Nope. They have harvesting equipment that leaves the plants.
Peanuts maybe?
Democracy ... yeah right.
Source? The evidence suggests living standards matter to voters way more than deep-sea shenanigans.
It seems more to be a path to greater profits for the mining operations because they can privatize the profits and subsidize the costs. There's ongoing research in increasing the efficiency of resource extraction and it's the path we should be pursuing rather than strip mining the ocean floor.
Didn’t mean to imply that. It absolutely doesn’t. But for middle-income countries, it’s harder to pitch waiting for more-efficient extraction on land when there are riches on the sea floor.
If not, maybe you're being more performative than genuine.
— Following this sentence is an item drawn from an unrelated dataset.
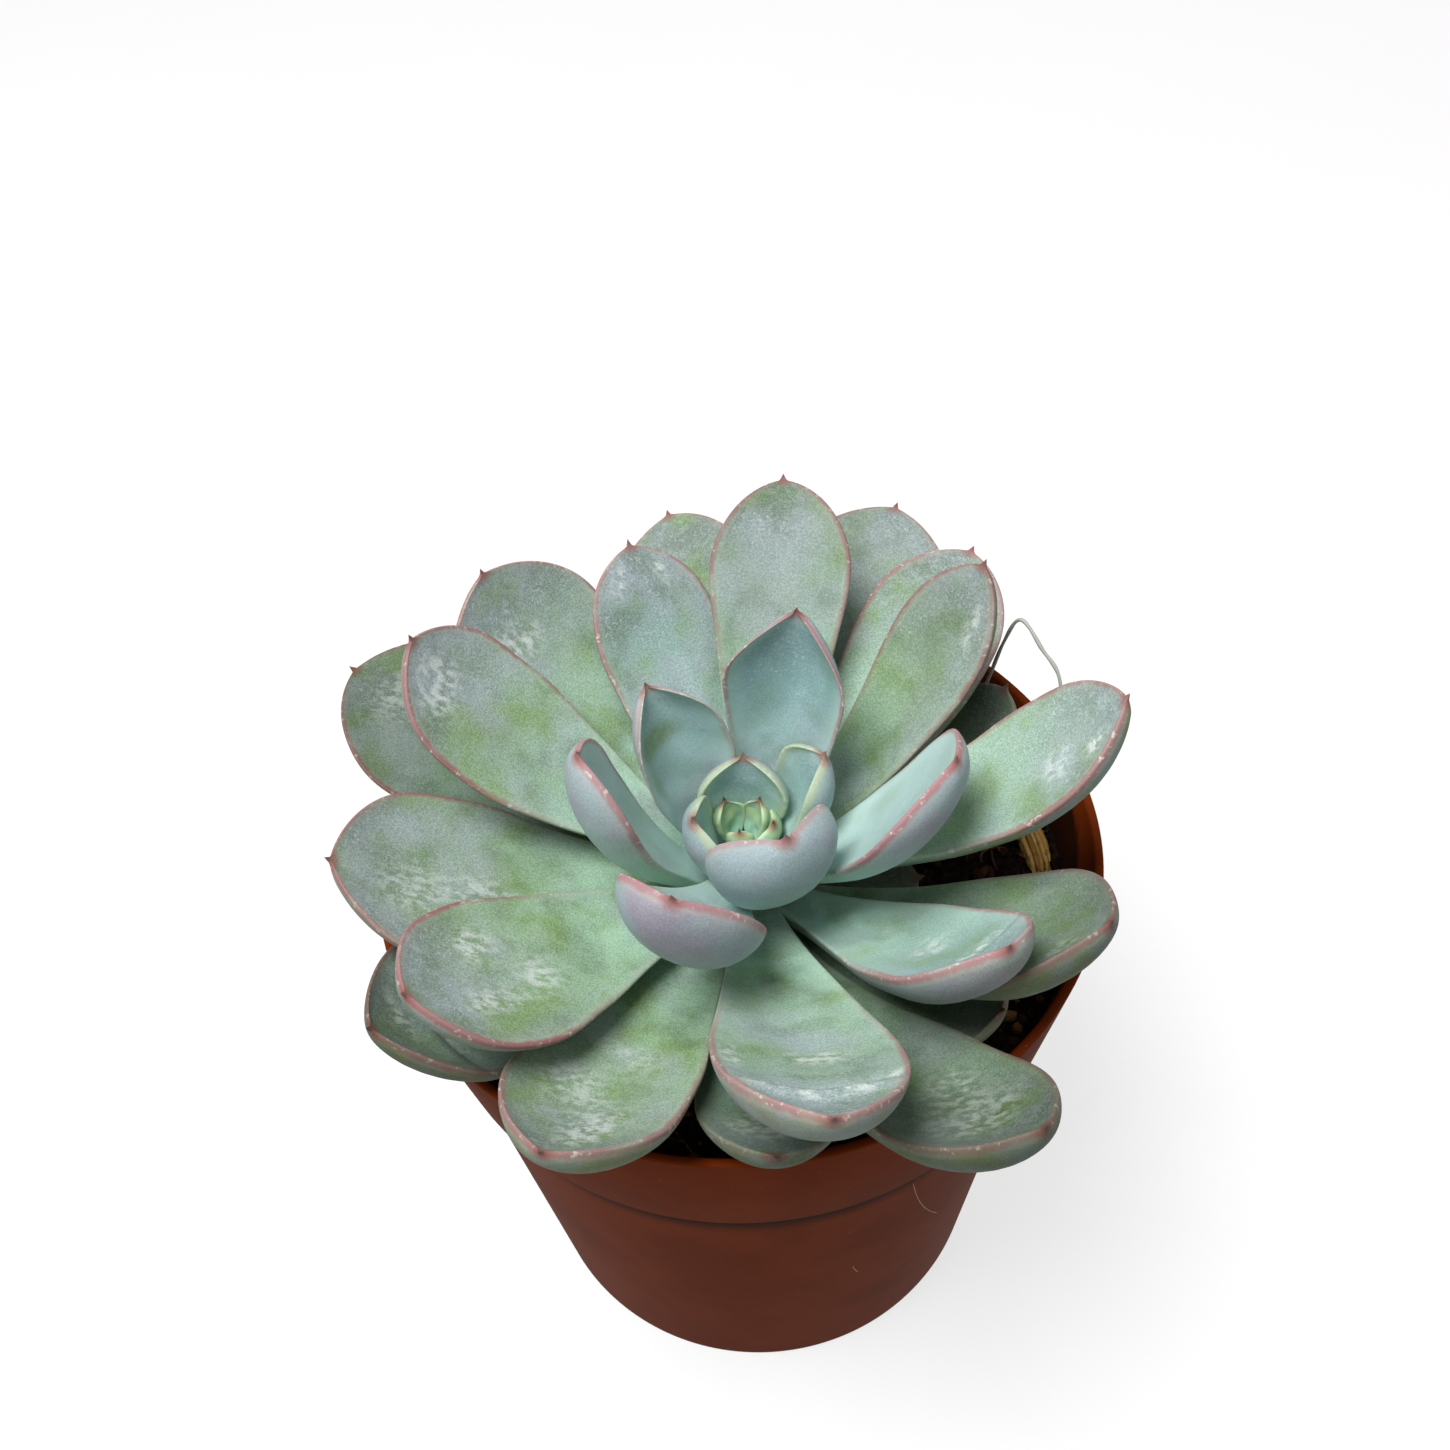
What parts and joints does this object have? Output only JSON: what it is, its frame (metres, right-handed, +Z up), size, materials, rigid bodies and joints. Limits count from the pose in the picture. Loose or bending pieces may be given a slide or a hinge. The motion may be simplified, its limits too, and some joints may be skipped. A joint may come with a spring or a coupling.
{
  "type": "potted echeveria pulidonis",
  "caption": "Rosette succulent with thick spoon-shaped blue-green leaves edged in pink-red, growing on a short stem in a round tapered nursery pot of dark peat.",
  "frame": {"origin": "middle of the pot's flat underside, on the surface it stands on", "axes": "+Z up through the pot, -Y towards the side the picture is taken from, +X to the right in the picture"},
  "size_m": [0.1092, 0.1218, 0.1363],
  "materials": {
    "pot": "satin terracotta-brown plastic",
    "soil": "damp dark peat with brown fibres",
    "bark": "dry fibrous straw-brown bark",
    "stem": "matt fleshy green stem",
    "leaf": "waxy bloom over grey-green, thin red edge",
    "young_leaf": "waxy bloom over pale blue-green, lavender-grey back, pink edge"
  },
  "bodies": {
    "root": {"pot": "pot", "soil": "soil", "bark_chip": "bark", "stem": "stem", "heart": "young_leaf", "leaf_01": "young_leaf", "leaf_02": "young_leaf", "leaf_03": "young_leaf", "leaf_04": "young_leaf", "leaf_05": "young_leaf", "leaf_06": "young_leaf", "leaf_07": "young_leaf", "leaf_08": "young_leaf", "leaf_09": "young_leaf", "leaf_10": "leaf", "leaf_11": "leaf", "leaf_12": "leaf", "leaf_13": "leaf", "leaf_14": "leaf", "leaf_15": "leaf", "leaf_16": "leaf", "leaf_17": "leaf", "leaf_18": "leaf", "leaf_19": "leaf", "leaf_20": "leaf", "leaf_21": "leaf", "leaf_22": "leaf", "leaf_23": "leaf", "leaf_24": "leaf", "leaf_25": "leaf", "leaf_26": "leaf", "leaf_27": "leaf", "leaf_28": "leaf", "leaf_30": "leaf", "leaf_32": "leaf", "leaf_33": "leaf"}
  },
  "joints": []
}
Or maybe your 'useful' way of looking at things isn't actually all that useful. Not all roads need to lead to war.
JoeAltmaier•1d ago
In fact, estimating the frequency of those 'natural' events, and knowing the current density of deep-sea organisms, aren't we capable of calculating the answer using statistics?
jandrewrogers•1d ago
My understanding from working with scientists that study this kind of thing is that the default hypothesis was that the ocean floor was relatively static and changed slowly. The last couple decades of research has largely refuted that hypothesis, as sensing evidence consistently suggests a much more dynamic environment.
AFAIK, we do not have a model that explains the rate and diversity of environmental change observed on the ocean floor in these limited experiments. This makes it a really important open question in science, since things like climate change almost certainly strongly interact with these dynamics. Unfortunately no one expects us to have enough data to even attempt a credible hypothesis for a couple decades. The ocean is simply too big.
People underestimate how little we know about the subsurface ocean. For climate science it is probably the single biggest question. We can't build a useful model without filling that gap.
One potentially positive externality of deep-sea mining is that it may significantly increase the amount of data available.